А что теперь? Бертул, конечно, будет делиться с ним последней горбушкой хлеба, но скоро и той не будет.
После обеда Бертул вернулся, слегка попахивая пивом, и прилег на тахту. Алнис присел рядом с ним. Комнаты после вчерашнего ночного шквала опять были чистыми, и дорожка из конских попон уютно соединяла оба помещения.
— Не надо было вчера впускать учительницу по истории и этого коновала, — начал Алнис.
— В следующий раз, лет через десять, обязательно не пустим, — согласился Бертул. — Самое обидное то, что я тебя обманул, — ни шиша не заработали.
— Да не ТЫ, крестный, виноват: Зислаки нас крепко околпачили. Сегодня вечером еду домой. У отца завтра день рождения.
Бертул присел и вытащил шикарный, достойный более зажиточного человека кошелек:
— У меня еще есть… выдали остаток зарплаты… и остатки после вчерашнего кутежа. Пятьдесят шесть. Возьми двадцать восемь.

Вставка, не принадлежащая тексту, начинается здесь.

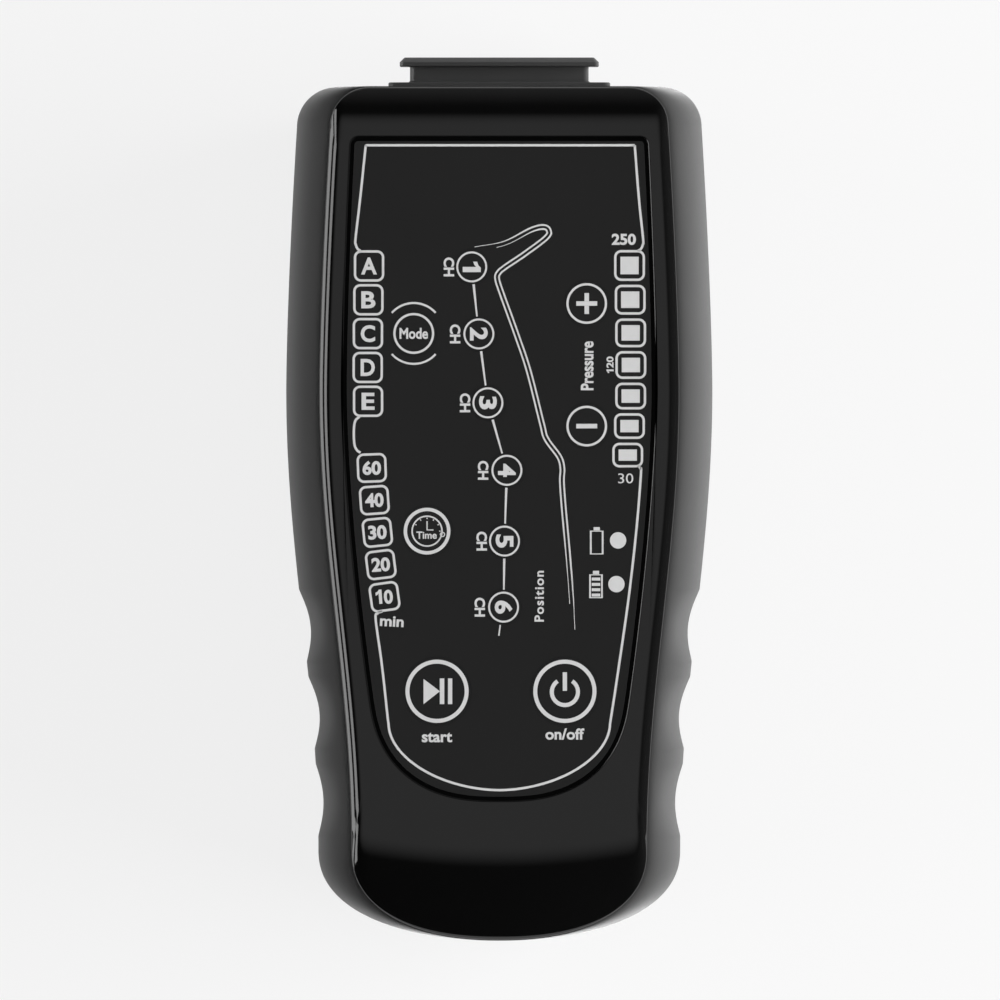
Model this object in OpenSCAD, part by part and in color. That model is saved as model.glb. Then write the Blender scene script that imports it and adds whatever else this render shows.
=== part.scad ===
// Compression therapy pump with six air chambers, lying on its back.
// +Z comes out of the keypad face and +Y points to the air port. The origin is the
// middle of the rest plane, halfway along the overall length.

/* [Casing] */
// Length of the casing, without the air port
body_length = 180; // [174:1:200]
// Greatest width of the casing
body_width = 90; // [88:1:100]
// Height of the flat face over the rest plane
body_height = 48; // [47:0.5:54]
// Wall thickness of both casing halves
wall = 2.2; // [1.8:0.1:2.6]
// Height of the casing's widest line over the rest plane
widest_height = 20; // [18:0.5:23]
// Distance of the widest place from the top end
widest_from_top = 63.9; // [55:0.5:75]
// How much narrower each side is at the top end than at the widest place
top_taper = 2.8; // [1:0.1:4]
// How much narrower each side is just above the chin than at the widest place
waist_taper = 6.8; // [4:0.1:9]
// Radius of the two corners at the top end, seen from the front
corner_radius = 8.4; // [6:0.2:11]
// Length of the rounded chin at the bottom end
chin_length = 19; // [15:0.5:24]
// Squareness of the chin seen from the front: 2 is an ellipse, more is squarer
chin_roundness = 2.25; // [2:0.05:2.5]
// Width of the rounding along the back edge
back_round = 8; // [6:0.5:10]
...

— Мне же… только на дорогу. В Риге мне обещано место в реставраторах гипсовых амурчиков.
— Бери, когда дают! Бедному легко быть честным. Было бы у меня пять сотен, я дал бы только пятерку.
Пиво помогло Бертулу преодолеть тяжелые переживания, и он вскоре погрузился в привычный со времен туберкулеза послеобеденный сон. В полусне он вспомнил слова Хемингуэя: "Во сне он видел львов…"
Алнис потихонечку сложил манатки в старомодный кожаный чемодан, надел котелок и на цыпочках вышел. Киоскерша заметила, что у него сегодня не хватает бороды. Наверное, правда, что ночью над Скродеренами дрались, пока не явился Липлант и всех дубинкой не выгнал в окно. Алнис дошел до знакомой копны на обочине дороги. Там его ждала Инта. На сей раз они спрятались за копной. Инта сияла от гордости — Алнис послушался ее, сбрил бороду! Ах, прекрасное чувство женской власти, начало и конец любви…
— Сядь, теперь я могу прильнуть к тебе щекой…
Они сели, и спины шурша погрузились в сено.
— Знаешь, я тебя не буду звать по имени, а по фамилии, потому что твоя фамилия звучит как-то так… исключительно, как говаривал Касперьюст. Зилите!
— Знаешь, когда ты первый раз приехал в Пентес и в пруду мыл цыплят, я сразу поняла… что ты не такой, как другие…
— Да, другие цыплят не моют, — согласился Алнис. — Но если… меня забреют в армию и волосы тоже снимут? Тогда я уже не мог бы показываться тебе на глаза.